* begin Dataset section *
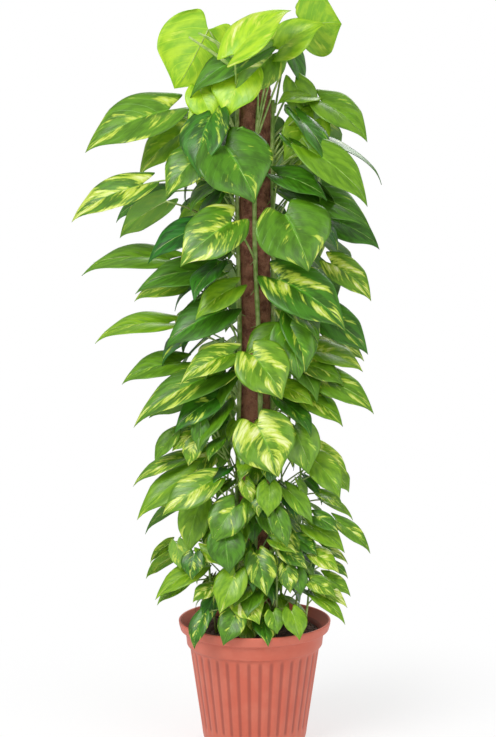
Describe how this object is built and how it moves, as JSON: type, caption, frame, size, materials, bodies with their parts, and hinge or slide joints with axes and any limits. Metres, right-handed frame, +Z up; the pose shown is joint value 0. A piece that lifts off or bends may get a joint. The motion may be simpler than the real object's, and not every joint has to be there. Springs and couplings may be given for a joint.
{
  "type": "potted pothos plant",
  "caption": "Climbing variegated pothos trained up a coir-wrapped pole in a ribbed terracotta-coloured plastic pot.",
  "frame": {"origin": "centre of the pot's flat underside, on the surface it stands on", "axes": "+Z up along the pole; -Y is the front, the side the fullest leaves face; +X to the right seen from the front"},
  "size_m": [0.4786, 0.2994, 1.1715],
  "materials": {
    "terracotta_plastic": "satin moulded plastic with a soft sheen",
    "peat_soil": "matt crumbly peat",
    "coir_fibre": "matt rough fibre",
    "pole_core_wood": "matt raw wood",
    "green_stem": "smooth satin stem",
    "young_leaf": "soft gloss, translucent yellow-green",
    "leaf": "waxy gloss, streaked with cream and yellow"
  },
  "bodies": {
    "root": {"back_left_shoot": "leaf", "back_left_vine": "leaf", "back_right_shoot": "leaf", "back_right_vine": "leaf", "coir_sleeve": "coir_fibre", "crown_leaf_1": "young_leaf", "crown_leaf_2": "young_leaf", "crown_leaf_3": "young_leaf", "crown_leaf_4": "young_leaf", "crown_leaf_5": "young_leaf", "crown_leaf_6": "young_leaf", "crown_leaf_7": "young_leaf", "crown_leaf_8": "young_leaf", "crown_leaf_9": "young_leaf", "front_left_shoot": "leaf", "front_right_shoot": "leaf", "front_vine": "green_stem", "left_base_shoot": "leaf", "left_side_shoot": "leaf", "left_vine": "green_stem", "middle_leaf_1": "leaf", "middle_leaf_10": "leaf", "middle_leaf_11": "leaf", "middle_leaf_12": "leaf", "middle_leaf_13": "leaf", "middle_leaf_14": "leaf", "middle_leaf_15": "leaf", "middle_leaf_16": "leaf", "middle_leaf_17": "leaf", "middle_leaf_2": "leaf", "middle_leaf_3": "leaf", "middle_leaf_4": "leaf", "middle_leaf_5": "leaf", "middle_leaf_6": "leaf", "middle_leaf_7": "leaf", "middle_leaf_8": "leaf", "middle_leaf_9": "leaf", "pole_core": "pole_core_wood", "pot": "terracotta_plastic", "right_lower_base_shoot": "leaf", "right_side_shoot": "leaf", "right_upper_base_shoot": "leaf", "right_vine": "green_stem", "soil": "peat_soil", "upper_leaf_1": "leaf", "upper_leaf_10": "leaf", "upper_leaf_11": "leaf", "upper_leaf_12": "leaf", "upper_leaf_13": "leaf", "upper_leaf_14": "leaf", "upper_leaf_15": "leaf", "upper_leaf_16": "leaf", "upper_leaf_2": "leaf", "upper_leaf_3": "leaf", "upper_leaf_4": "leaf", "upper_leaf_5": "leaf", "upper_leaf_6": "leaf", "upper_leaf_7": "leaf", "upper_leaf_8": "leaf", "upper_leaf_9": "leaf"}
  },
  "joints": []
}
* end Dataset section *
Each line of the material should be echoed exactly.

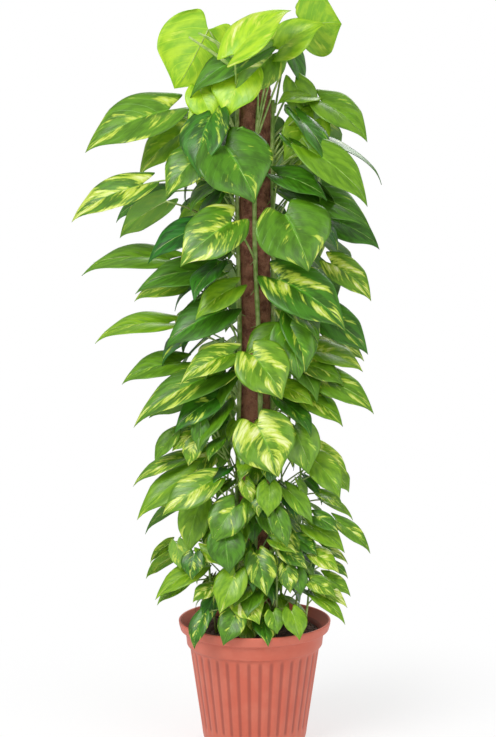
Describe how this object is built and how it moves, as JSON: type, caption, frame, size, materials, bodies with their parts, and hinge or slide joints with axes and any limits. Metres, right-handed frame, +Z up; the pose shown is joint value 0. A piece that lifts off or bends may get a joint. The motion may be simpler than the real object's, and not every joint has to be there. Springs and couplings may be given for a joint.
{
  "type": "potted pothos plant",
  "caption": "Climbing variegated pothos trained up a coir-wrapped pole in a ribbed terracotta-coloured plastic pot.",
  "frame": {"origin": "centre of the pot's flat underside, on the surface it stands on", "axes": "+Z up along the pole; -Y is the front, the side the fullest leaves face; +X to the right seen from the front"},
  "size_m": [0.4786, 0.2994, 1.1715],
  "materials": {
    "terracotta_plastic": "satin moulded plastic with a soft sheen",
    "peat_soil": "matt crumbly peat",
    "coir_fibre": "matt rough fibre",
    "pole_core_wood": "matt raw wood",
    "green_stem": "smooth satin stem",
    "young_leaf": "soft gloss, translucent yellow-green",
    "leaf": "waxy gloss, streaked with cream and yellow"
  },
  "bodies": {
    "root": {"back_left_shoot": "leaf", "back_left_vine": "leaf", "back_right_shoot": "leaf", "back_right_vine": "leaf", "coir_sleeve": "coir_fibre", "crown_leaf_1": "young_leaf", "crown_leaf_2": "young_leaf", "crown_leaf_3": "young_leaf", "crown_leaf_4": "young_leaf", "crown_leaf_5": "young_leaf", "crown_leaf_6": "young_leaf", "crown_leaf_7": "young_leaf", "crown_leaf_8": "young_leaf", "crown_leaf_9": "young_leaf", "front_left_shoot": "leaf", "front_right_shoot": "leaf", "front_vine": "green_stem", "left_base_shoot": "leaf", "left_side_shoot": "leaf", "left_vine": "green_stem", "middle_leaf_1": "leaf", "middle_leaf_10": "leaf", "middle_leaf_11": "leaf", "middle_leaf_12": "leaf", "middle_leaf_13": "leaf", "middle_leaf_14": "leaf", "middle_leaf_15": "leaf", "middle_leaf_16": "leaf", "middle_leaf_17": "leaf", "middle_leaf_2": "leaf", "middle_leaf_3": "leaf", "middle_leaf_4": "leaf", "middle_leaf_5": "leaf", "middle_leaf_6": "leaf", "middle_leaf_7": "leaf", "middle_leaf_8": "leaf", "middle_leaf_9": "leaf", "pole_core": "pole_core_wood", "pot": "terracotta_plastic", "right_lower_base_shoot": "leaf", "right_side_shoot": "leaf", "right_upper_base_shoot": "leaf", "right_vine": "green_stem", "soil": "peat_soil", "upper_leaf_1": "leaf", "upper_leaf_10": "leaf", "upper_leaf_11": "leaf", "upper_leaf_12": "leaf", "upper_leaf_13": "leaf", "upper_leaf_14": "leaf", "upper_leaf_15": "leaf", "upper_leaf_16": "leaf", "upper_leaf_2": "leaf", "upper_leaf_3": "leaf", "upper_leaf_4": "leaf", "upper_leaf_5": "leaf", "upper_leaf_6": "leaf", "upper_leaf_7": "leaf", "upper_leaf_8": "leaf", "upper_leaf_9": "leaf"}
  },
  "joints": []
}